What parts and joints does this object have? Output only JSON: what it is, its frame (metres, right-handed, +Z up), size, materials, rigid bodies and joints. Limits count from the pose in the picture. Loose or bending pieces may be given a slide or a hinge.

---

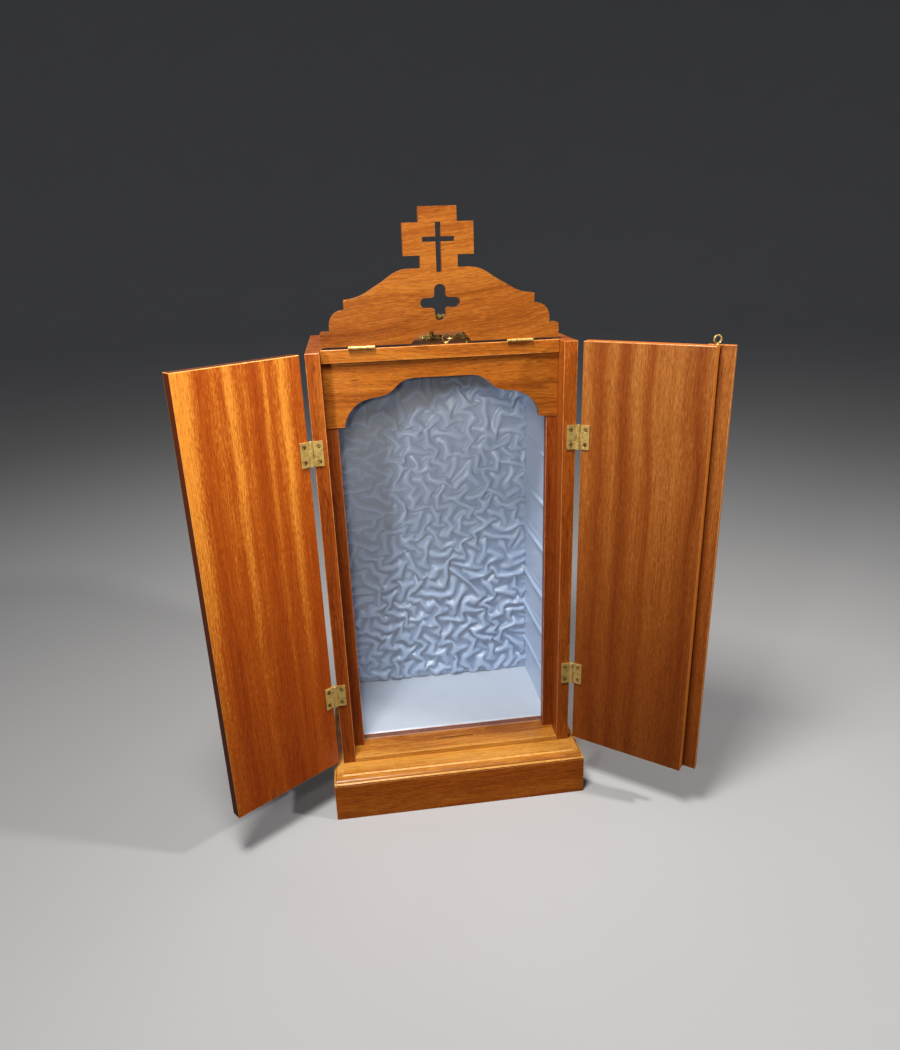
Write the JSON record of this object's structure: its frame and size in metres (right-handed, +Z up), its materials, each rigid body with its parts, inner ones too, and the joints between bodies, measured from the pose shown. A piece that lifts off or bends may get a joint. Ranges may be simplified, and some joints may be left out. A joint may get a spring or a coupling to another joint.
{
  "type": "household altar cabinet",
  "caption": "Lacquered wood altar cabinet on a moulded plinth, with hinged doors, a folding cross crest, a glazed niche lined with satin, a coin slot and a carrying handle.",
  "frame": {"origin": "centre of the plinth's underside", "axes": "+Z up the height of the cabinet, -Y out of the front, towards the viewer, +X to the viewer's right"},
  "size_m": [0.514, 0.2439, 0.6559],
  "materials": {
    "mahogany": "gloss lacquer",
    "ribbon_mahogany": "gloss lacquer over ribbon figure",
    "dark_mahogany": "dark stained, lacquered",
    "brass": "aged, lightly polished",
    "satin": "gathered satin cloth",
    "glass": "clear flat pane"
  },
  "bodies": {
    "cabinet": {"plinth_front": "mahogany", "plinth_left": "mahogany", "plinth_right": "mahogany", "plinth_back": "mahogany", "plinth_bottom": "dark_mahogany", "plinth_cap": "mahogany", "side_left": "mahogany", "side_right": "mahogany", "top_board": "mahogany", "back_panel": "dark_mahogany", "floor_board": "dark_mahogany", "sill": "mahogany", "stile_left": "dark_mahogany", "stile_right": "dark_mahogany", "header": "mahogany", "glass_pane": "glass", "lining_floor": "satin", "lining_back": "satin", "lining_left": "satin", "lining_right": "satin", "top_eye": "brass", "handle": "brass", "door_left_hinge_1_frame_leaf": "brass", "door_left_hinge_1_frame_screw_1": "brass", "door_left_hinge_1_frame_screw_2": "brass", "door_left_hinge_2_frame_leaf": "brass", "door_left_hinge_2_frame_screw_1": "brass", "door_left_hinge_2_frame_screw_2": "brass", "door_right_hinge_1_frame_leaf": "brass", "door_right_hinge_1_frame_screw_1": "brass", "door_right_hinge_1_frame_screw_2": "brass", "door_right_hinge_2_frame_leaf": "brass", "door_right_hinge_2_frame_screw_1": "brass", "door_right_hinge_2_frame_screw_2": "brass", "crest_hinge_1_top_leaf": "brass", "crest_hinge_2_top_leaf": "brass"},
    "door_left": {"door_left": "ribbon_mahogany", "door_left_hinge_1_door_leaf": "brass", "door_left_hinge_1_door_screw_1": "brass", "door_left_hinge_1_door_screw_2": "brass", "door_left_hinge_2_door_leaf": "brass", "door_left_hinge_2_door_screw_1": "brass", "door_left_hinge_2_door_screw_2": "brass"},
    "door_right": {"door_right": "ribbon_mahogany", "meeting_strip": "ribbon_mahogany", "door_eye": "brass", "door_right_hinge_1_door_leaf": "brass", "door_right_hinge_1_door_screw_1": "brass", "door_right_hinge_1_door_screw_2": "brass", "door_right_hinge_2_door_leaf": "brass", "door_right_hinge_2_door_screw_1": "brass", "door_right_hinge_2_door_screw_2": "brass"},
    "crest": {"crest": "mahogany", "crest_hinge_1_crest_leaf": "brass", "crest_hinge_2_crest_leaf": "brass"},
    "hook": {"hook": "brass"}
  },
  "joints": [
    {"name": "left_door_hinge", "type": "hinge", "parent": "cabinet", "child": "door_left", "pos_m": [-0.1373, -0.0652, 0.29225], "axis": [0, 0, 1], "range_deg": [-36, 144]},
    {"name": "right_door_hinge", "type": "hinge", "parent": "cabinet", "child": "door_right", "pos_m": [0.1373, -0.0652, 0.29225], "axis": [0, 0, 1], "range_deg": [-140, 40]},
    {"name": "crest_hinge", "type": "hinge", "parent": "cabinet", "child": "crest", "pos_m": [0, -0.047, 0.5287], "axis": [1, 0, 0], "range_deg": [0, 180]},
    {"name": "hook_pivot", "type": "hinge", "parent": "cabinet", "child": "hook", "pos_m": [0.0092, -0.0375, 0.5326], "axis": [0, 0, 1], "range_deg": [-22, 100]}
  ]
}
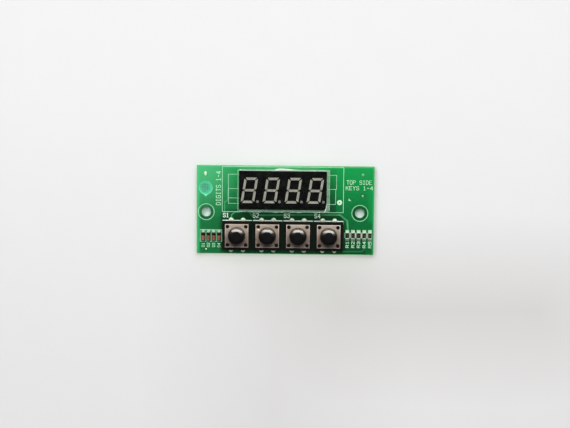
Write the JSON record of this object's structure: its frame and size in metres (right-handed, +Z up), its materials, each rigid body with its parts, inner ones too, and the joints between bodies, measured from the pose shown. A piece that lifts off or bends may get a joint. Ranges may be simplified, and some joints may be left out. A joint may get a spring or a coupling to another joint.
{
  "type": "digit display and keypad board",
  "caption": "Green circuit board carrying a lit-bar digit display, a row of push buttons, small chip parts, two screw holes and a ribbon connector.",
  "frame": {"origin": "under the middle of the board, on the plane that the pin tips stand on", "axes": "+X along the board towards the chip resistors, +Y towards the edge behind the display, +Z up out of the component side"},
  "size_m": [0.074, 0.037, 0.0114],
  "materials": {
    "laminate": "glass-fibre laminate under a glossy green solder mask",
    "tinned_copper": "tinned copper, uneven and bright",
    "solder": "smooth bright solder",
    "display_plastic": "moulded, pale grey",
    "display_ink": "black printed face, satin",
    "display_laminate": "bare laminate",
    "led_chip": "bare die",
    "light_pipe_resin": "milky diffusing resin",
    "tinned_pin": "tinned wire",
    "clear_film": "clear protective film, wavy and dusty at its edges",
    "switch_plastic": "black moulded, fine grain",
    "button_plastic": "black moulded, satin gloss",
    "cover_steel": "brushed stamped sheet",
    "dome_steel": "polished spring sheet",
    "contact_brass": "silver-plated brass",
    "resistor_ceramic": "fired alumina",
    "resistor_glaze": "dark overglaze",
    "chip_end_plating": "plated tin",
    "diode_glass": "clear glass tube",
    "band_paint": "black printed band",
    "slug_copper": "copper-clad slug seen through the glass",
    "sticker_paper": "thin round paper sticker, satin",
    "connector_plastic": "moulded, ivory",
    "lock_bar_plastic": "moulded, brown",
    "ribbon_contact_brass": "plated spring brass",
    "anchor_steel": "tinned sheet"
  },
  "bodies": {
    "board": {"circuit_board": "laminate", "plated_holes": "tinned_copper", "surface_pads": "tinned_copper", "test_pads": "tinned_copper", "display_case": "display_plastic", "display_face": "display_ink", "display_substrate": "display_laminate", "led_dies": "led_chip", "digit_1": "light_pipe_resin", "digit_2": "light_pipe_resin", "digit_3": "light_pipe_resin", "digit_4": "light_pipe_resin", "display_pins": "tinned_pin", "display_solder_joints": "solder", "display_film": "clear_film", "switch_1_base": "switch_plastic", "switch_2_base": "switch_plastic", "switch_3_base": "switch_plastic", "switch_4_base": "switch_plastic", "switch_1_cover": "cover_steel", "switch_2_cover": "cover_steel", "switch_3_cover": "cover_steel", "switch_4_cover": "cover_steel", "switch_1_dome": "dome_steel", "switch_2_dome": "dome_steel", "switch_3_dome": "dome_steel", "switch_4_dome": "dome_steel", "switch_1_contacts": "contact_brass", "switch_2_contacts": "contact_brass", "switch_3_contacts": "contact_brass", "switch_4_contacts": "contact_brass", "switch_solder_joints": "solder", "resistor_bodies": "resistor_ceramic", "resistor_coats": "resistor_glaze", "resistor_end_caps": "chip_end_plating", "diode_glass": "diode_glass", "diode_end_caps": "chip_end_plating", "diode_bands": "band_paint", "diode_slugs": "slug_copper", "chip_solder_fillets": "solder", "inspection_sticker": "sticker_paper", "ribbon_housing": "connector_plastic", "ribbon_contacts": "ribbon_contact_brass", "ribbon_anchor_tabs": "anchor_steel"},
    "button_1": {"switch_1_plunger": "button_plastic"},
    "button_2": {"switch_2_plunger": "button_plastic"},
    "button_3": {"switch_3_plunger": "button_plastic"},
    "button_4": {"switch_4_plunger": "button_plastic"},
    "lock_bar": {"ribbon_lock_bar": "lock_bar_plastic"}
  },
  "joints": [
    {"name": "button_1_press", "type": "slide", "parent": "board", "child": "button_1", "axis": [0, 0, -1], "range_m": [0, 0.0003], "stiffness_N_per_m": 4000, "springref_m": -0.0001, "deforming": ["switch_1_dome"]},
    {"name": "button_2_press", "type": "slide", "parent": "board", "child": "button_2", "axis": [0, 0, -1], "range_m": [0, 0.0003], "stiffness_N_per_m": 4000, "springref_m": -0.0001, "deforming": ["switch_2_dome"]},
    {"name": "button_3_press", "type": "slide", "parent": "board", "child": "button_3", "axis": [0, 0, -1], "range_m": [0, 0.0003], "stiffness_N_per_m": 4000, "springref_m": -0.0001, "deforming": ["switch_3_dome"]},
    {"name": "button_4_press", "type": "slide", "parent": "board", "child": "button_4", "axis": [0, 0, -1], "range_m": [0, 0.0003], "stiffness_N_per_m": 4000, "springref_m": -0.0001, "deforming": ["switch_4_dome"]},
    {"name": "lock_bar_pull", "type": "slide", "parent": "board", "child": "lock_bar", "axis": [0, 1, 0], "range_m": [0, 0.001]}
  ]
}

--

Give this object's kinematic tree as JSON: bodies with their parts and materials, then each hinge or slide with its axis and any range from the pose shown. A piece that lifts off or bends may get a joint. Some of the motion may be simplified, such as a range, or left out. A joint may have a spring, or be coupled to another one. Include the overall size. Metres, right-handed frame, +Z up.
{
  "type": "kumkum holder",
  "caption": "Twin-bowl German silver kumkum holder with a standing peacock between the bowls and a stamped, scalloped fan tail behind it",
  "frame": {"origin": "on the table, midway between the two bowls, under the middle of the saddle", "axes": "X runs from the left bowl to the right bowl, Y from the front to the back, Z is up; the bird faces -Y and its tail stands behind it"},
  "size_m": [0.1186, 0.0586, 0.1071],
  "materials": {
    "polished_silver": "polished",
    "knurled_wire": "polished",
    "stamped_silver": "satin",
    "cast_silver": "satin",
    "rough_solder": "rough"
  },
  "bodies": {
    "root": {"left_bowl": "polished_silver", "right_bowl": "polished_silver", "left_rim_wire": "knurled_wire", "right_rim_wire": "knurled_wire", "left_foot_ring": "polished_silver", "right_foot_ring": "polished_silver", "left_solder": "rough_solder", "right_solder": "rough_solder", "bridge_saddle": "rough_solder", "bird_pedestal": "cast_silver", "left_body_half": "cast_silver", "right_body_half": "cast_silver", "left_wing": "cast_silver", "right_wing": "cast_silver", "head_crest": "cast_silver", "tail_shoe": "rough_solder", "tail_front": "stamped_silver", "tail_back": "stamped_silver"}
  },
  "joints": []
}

• [EXERCISE PROMPT]:
Whenever "from" turns up in a line, pick that line out.

• [RESPONSE]:
What parts and joints does this object have? Output only JSON: what it is, its frame (metres, right-handed, +Z up), size, materials, rigid bodies and joints. Limits count from the pose in the picture. Loose or bending pieces may be given a slide or a hinge.
Write the JSON record of this object's structure: its frame and size in metres (right-handed, +Z up), its materials, each rigid body with its parts, inner ones too, and the joints between bodies, measured from the pose shown. A piece that lifts off or bends may get a joint. Ranges may be simplified, and some joints may be left out. A joint may get a spring or a coupling to another joint.
Write the JSON record of this object's structure: its frame and size in metres (right-handed, +Z up), its materials, each rigid body with its parts, inner ones too, and the joints between bodies, measured from the pose shown. A piece that lifts off or bends may get a joint. Ranges may be simplified, and some joints may be left out. A joint may get a spring or a coupling to another joint.
Give this object's kinematic tree as JSON: bodies with their parts and materials, then each hinge or slide with its axis and any range from the pose shown. A piece that lifts off or bends may get a joint. Some of the motion may be simplified, such as a range, or left out. A joint may have a spring, or be coupled to another one. Include the overall size. Metres, right-handed frame, +Z up.
  "frame": {"origin": "on the table, midway between the two bowls, under the middle of the saddle", "axes": "X runs from the left bowl to the right bowl, Y from the front to the back, Z is up; the bird faces -Y and its tail stands behind it"},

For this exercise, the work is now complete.